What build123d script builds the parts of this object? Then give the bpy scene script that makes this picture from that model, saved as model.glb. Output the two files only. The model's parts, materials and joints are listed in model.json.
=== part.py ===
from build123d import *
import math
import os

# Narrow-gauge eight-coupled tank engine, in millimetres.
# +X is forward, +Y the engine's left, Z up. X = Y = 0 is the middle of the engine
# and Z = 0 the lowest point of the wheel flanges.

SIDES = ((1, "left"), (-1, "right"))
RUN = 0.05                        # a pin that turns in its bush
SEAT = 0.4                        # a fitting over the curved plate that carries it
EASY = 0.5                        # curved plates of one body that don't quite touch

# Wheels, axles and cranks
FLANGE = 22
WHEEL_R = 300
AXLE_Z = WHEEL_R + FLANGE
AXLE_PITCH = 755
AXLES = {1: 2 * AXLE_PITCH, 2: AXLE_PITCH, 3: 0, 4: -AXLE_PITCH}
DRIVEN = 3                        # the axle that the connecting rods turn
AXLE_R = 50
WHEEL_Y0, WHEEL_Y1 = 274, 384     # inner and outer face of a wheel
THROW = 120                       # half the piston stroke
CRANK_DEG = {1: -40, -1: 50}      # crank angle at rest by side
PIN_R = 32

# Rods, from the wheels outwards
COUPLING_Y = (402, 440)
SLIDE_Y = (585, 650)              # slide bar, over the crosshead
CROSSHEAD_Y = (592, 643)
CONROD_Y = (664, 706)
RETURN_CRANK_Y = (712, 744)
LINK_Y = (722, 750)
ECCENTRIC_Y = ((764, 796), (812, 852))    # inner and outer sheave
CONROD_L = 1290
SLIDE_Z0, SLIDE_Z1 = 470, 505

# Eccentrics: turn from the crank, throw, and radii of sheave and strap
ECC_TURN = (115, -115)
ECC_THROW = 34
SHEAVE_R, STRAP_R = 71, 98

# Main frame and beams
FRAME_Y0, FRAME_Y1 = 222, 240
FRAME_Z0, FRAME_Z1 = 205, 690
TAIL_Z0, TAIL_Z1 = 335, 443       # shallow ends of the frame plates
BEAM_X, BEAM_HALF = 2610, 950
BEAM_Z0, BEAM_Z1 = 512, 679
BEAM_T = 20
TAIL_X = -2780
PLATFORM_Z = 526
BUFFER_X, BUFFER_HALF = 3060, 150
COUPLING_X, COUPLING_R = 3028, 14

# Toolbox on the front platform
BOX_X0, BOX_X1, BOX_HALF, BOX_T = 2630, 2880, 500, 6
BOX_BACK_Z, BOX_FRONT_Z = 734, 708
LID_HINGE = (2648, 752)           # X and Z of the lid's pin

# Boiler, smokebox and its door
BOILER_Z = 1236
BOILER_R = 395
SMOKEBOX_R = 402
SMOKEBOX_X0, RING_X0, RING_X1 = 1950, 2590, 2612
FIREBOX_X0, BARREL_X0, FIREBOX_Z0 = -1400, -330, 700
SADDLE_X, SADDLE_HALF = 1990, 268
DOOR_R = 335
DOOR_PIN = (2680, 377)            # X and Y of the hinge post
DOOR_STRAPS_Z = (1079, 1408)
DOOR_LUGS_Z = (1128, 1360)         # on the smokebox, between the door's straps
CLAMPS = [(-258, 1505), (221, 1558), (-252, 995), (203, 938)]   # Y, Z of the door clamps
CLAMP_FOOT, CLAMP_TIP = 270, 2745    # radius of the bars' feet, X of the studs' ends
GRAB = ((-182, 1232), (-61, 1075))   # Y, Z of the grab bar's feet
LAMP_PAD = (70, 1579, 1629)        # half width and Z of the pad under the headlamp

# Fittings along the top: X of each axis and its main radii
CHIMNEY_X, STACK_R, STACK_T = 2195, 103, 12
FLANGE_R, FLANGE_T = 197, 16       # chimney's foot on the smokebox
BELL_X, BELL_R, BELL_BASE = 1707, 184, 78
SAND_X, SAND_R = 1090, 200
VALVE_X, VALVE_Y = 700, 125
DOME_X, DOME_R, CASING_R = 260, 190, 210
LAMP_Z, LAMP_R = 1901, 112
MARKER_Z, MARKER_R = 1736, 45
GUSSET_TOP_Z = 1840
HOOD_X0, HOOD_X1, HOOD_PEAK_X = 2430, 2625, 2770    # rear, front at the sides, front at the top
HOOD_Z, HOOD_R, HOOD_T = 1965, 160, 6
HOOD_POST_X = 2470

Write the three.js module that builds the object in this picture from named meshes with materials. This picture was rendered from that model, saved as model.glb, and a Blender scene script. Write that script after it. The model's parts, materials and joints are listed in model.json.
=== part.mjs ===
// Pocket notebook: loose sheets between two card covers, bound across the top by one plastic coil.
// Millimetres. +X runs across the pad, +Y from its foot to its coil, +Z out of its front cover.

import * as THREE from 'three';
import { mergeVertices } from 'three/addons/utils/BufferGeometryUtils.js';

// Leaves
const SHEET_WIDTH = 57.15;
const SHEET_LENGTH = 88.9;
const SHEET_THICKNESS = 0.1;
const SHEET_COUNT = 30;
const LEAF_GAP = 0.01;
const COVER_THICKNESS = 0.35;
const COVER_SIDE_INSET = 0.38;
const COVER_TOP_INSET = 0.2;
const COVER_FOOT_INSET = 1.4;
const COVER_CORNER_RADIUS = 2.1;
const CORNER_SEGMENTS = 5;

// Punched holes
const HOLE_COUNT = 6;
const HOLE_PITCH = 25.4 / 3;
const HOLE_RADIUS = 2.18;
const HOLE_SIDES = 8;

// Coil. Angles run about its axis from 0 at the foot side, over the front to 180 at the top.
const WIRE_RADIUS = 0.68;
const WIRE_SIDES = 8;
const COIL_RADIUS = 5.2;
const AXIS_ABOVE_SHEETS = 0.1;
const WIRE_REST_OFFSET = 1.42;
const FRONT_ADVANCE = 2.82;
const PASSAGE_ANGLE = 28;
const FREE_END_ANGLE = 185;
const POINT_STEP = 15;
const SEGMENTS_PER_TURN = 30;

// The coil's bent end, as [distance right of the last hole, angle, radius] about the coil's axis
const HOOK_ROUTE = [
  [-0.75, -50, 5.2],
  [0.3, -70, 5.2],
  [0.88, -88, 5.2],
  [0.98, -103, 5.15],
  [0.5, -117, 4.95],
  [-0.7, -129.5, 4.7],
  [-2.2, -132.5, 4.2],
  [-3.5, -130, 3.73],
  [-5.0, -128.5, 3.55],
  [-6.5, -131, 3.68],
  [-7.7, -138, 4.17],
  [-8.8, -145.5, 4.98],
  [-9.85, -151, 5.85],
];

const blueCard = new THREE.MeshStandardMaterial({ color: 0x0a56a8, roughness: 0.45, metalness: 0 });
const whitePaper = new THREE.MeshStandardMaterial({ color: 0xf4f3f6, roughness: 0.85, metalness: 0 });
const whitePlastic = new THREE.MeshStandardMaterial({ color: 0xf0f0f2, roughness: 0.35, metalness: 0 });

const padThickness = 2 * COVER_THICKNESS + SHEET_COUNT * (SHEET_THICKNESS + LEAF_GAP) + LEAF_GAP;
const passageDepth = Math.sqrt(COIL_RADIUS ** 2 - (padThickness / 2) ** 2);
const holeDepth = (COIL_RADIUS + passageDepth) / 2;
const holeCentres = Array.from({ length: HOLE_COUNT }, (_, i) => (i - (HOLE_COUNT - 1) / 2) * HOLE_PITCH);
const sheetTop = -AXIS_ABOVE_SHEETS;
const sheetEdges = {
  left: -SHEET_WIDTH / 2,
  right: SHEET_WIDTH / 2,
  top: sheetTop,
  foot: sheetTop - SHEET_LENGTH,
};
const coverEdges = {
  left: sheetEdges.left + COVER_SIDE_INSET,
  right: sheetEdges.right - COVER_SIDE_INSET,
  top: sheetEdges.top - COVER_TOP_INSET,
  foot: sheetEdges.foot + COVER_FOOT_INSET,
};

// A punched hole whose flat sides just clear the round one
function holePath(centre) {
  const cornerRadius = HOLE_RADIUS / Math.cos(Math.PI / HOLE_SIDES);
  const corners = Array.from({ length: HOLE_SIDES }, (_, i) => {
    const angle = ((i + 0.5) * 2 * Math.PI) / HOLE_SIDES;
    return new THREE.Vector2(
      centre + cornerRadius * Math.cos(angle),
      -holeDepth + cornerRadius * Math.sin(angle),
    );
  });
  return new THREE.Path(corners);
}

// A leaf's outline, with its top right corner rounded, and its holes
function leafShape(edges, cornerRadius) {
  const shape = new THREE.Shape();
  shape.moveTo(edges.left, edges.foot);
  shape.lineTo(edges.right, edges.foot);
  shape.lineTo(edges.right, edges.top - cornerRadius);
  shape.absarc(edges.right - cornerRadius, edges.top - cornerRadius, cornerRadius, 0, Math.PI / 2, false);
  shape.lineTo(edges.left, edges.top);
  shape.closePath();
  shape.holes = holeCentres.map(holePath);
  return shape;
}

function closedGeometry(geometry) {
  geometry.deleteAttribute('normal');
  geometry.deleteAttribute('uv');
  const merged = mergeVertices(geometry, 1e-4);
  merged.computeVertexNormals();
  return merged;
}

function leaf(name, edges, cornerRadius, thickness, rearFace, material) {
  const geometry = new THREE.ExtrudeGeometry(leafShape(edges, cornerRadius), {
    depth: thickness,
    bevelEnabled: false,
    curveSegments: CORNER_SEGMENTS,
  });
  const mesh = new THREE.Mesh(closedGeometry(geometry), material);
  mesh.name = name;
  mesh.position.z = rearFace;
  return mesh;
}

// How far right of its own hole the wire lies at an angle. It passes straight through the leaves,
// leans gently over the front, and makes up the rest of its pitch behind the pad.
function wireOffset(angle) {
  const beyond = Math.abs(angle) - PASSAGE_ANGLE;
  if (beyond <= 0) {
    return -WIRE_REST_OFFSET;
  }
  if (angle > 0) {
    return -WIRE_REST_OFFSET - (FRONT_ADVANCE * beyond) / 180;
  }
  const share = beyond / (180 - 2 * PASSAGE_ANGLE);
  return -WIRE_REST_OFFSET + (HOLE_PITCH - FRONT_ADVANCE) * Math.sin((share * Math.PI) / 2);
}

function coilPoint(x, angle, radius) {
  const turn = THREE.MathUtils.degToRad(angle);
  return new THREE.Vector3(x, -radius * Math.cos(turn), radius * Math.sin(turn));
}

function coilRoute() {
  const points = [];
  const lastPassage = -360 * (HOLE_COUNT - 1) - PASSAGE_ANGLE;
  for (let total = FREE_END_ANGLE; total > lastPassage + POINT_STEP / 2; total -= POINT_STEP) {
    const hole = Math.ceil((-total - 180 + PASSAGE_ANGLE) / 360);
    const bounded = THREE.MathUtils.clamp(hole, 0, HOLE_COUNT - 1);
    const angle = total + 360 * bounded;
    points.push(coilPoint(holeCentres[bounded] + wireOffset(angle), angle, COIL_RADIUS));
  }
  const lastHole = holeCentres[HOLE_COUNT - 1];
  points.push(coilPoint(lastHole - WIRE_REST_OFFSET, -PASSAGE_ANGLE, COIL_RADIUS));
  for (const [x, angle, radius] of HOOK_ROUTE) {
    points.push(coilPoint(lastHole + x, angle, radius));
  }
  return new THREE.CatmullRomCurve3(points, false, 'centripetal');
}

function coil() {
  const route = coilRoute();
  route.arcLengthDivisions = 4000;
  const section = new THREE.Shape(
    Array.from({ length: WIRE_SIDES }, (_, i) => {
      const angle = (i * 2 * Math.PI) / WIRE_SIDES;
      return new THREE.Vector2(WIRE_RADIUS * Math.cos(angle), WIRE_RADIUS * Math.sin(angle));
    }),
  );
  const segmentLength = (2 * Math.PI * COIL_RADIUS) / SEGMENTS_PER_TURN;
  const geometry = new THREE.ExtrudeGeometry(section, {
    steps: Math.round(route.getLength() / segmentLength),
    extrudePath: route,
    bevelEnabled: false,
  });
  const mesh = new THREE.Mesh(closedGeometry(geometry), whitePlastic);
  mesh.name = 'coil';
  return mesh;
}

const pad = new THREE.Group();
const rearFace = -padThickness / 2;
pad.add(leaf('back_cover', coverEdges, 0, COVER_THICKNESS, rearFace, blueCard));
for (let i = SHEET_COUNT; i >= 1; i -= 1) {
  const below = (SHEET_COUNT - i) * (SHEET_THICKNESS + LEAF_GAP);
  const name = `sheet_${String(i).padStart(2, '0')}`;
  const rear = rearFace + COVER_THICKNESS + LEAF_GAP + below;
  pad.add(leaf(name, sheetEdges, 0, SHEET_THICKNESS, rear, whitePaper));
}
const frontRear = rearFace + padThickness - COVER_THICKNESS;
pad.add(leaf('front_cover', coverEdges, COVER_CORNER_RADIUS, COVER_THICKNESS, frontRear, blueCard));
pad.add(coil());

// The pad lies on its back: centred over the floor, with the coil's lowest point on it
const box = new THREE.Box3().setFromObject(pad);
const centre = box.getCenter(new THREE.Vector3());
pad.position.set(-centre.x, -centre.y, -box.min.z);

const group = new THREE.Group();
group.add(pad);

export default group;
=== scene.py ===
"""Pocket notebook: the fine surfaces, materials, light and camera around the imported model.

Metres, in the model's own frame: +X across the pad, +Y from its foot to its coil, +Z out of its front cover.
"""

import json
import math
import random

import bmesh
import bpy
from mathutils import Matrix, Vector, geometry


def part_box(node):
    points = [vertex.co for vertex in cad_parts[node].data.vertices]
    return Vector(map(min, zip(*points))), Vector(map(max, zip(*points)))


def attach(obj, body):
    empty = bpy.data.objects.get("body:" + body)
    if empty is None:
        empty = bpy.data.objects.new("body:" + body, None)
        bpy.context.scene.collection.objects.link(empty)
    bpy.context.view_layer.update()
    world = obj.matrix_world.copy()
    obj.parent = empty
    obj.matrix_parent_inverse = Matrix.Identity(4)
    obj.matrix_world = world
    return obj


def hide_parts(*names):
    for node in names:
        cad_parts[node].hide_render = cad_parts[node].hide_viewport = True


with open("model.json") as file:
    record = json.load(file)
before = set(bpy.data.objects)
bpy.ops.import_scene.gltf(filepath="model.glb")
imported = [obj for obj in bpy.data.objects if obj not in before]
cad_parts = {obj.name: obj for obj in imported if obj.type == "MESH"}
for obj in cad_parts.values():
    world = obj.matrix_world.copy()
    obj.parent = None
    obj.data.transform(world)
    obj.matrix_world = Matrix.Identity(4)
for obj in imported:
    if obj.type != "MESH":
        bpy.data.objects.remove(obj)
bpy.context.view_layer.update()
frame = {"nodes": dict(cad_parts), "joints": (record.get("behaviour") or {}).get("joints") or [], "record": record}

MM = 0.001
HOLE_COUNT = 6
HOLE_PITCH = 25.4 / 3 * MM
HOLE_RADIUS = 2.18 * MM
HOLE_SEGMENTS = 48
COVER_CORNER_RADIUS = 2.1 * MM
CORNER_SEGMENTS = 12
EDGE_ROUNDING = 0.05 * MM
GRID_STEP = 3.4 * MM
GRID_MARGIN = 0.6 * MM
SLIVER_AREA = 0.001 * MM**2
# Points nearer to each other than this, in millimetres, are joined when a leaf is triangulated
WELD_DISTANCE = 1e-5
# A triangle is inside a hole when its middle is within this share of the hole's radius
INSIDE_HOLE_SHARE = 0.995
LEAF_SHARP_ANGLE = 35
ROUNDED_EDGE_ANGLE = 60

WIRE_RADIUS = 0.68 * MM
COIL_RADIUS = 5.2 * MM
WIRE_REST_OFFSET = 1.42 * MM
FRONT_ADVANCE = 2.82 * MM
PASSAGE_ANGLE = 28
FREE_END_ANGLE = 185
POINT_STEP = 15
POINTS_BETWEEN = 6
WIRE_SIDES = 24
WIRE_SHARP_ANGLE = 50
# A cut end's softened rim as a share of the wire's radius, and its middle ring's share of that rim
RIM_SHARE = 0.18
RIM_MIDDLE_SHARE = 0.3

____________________

What you have to do
Above are the records. Print exactly, and only, the lines from the line with "point on it" to the line with "if empty is", both inclusive.

Correct answer
// The pad lies on its back: centred over the floor, with the coil's lowest point on it
const box = new THREE.Box3().setFromObject(pad);
const centre = box.getCenter(new THREE.Vector3());
pad.position.set(-centre.x, -centre.y, -box.min.z);

const group = new THREE.Group();
group.add(pad);

export default group;
=== scene.py ===
"""Pocket notebook: the fine surfaces, materials, light and camera around the imported model.

Metres, in the model's own frame: +X across the pad, +Y from its foot to its coil, +Z out of its front cover.
"""

import json
import math
import random

import bmesh
import bpy
from mathutils import Matrix, Vector, geometry


def part_box(node):
    points = [vertex.co for vertex in cad_parts[node].data.vertices]
    return Vector(map(min, zip(*points))), Vector(map(max, zip(*points)))


def attach(obj, body):
    empty = bpy.data.objects.get("body:" + body)
    if empty is None:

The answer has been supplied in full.